> What you have to do
Output every line below exactly.

> Raw records
--------------------

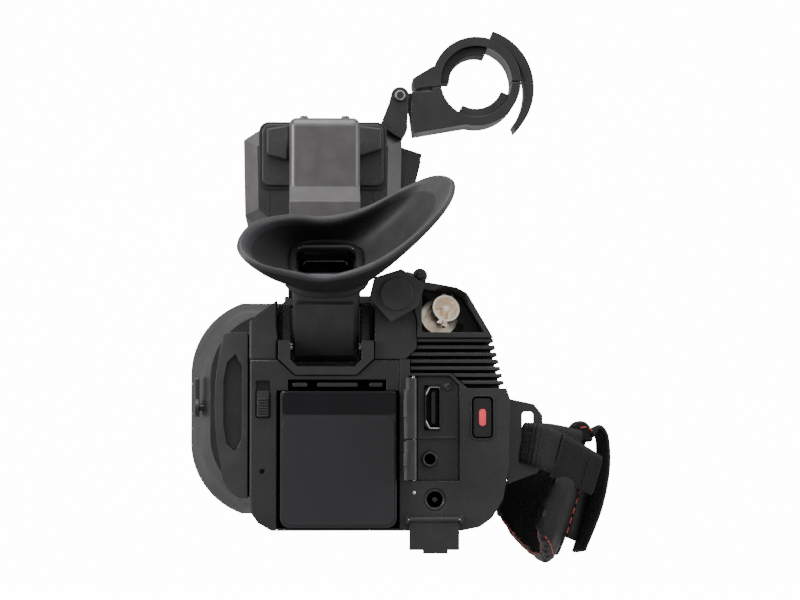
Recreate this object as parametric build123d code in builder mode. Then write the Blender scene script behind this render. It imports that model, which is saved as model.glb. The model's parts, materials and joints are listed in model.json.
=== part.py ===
from build123d import *
import math
import os

# A hand-held camcorder: body, lens, viewfinder, top handle, microphone holder and hand strap.
# Millimetres. +Z is up, +Y is the way the lens looks, +X is the grip side. The origin is the
# mouth of the tripod socket in the base. X = 0 is the plane of the lens axis.

os.makedirs("parts", exist_ok=True)

# Driving dimensions
REAR = -95.0            # Y of the rear face, behind the tripod socket
CASE_LENGTH = 114.0     # rear face to the end of the side cases
GRIP_LENGTH = 150.0     # rear face to the front of the grip
LENS_Z = 46.0           # height of the lens axis
LEFT_X = -26.6          # outer face of the left case
GRIP_X = 64.0           # outer face of the grip
WALL = 2.5              # thickness of the case walls
PANEL_DEPTH = 12.0      # thickness of the rear panel
DECK_Z = 84.0           # flat top of the body, under the handle
SEAM = 0.2              # gap between neighbouring case parts


def y_at(depth):
    """Y of the plane that lies this far in front of the rear face."""
    return REAR + depth


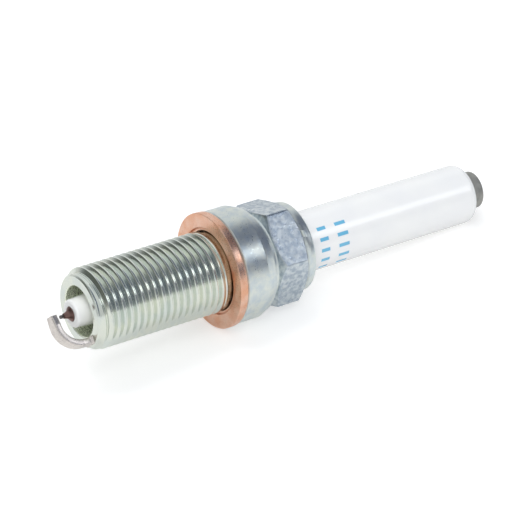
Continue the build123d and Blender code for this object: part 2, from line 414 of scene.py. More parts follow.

--------------------

> Exercise response
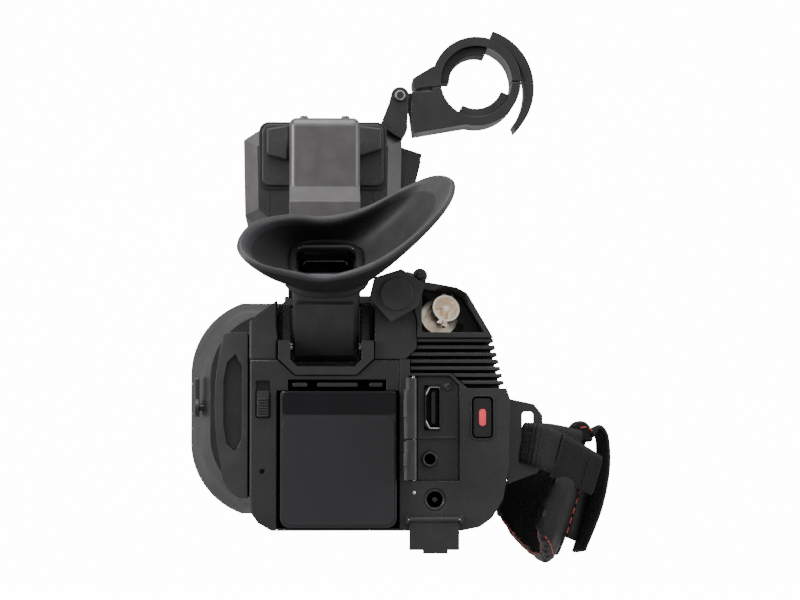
Recreate this object as parametric build123d code in builder mode. Then write the Blender scene script behind this render. It imports that model, which is saved as model.glb. The model's parts, materials and joints are listed in model.json.
=== part.py ===
from build123d import *
import math
import os

# A hand-held camcorder: body, lens, viewfinder, top handle, microphone holder and hand strap.
# Millimetres. +Z is up, +Y is the way the lens looks, +X is the grip side. The origin is the
# mouth of the tripod socket in the base. X = 0 is the plane of the lens axis.

os.makedirs("parts", exist_ok=True)

# Driving dimensions
REAR = -95.0            # Y of the rear face, behind the tripod socket
CASE_LENGTH = 114.0     # rear face to the end of the side cases
GRIP_LENGTH = 150.0     # rear face to the front of the grip
LENS_Z = 46.0           # height of the lens axis
LEFT_X = -26.6          # outer face of the left case
GRIP_X = 64.0           # outer face of the grip
WALL = 2.5              # thickness of the case walls
PANEL_DEPTH = 12.0      # thickness of the rear panel
DECK_Z = 84.0           # flat top of the body, under the handle
SEAM = 0.2              # gap between neighbouring case parts


def y_at(depth):
    """Y of the plane that lies this far in front of the rear face."""
    return REAR + depth


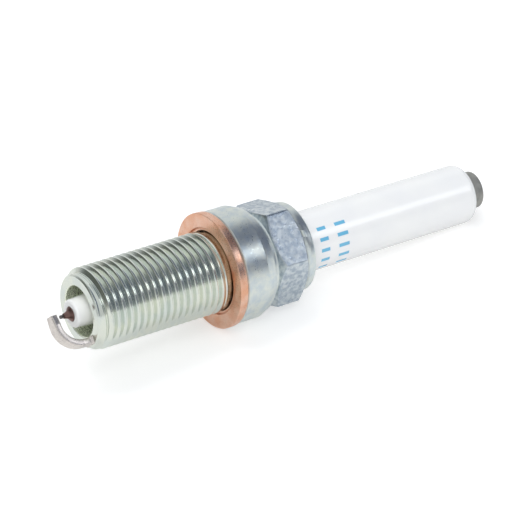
Continue the build123d and Blender code for this object: part 2, from line 414 of scene.py. More parts follow.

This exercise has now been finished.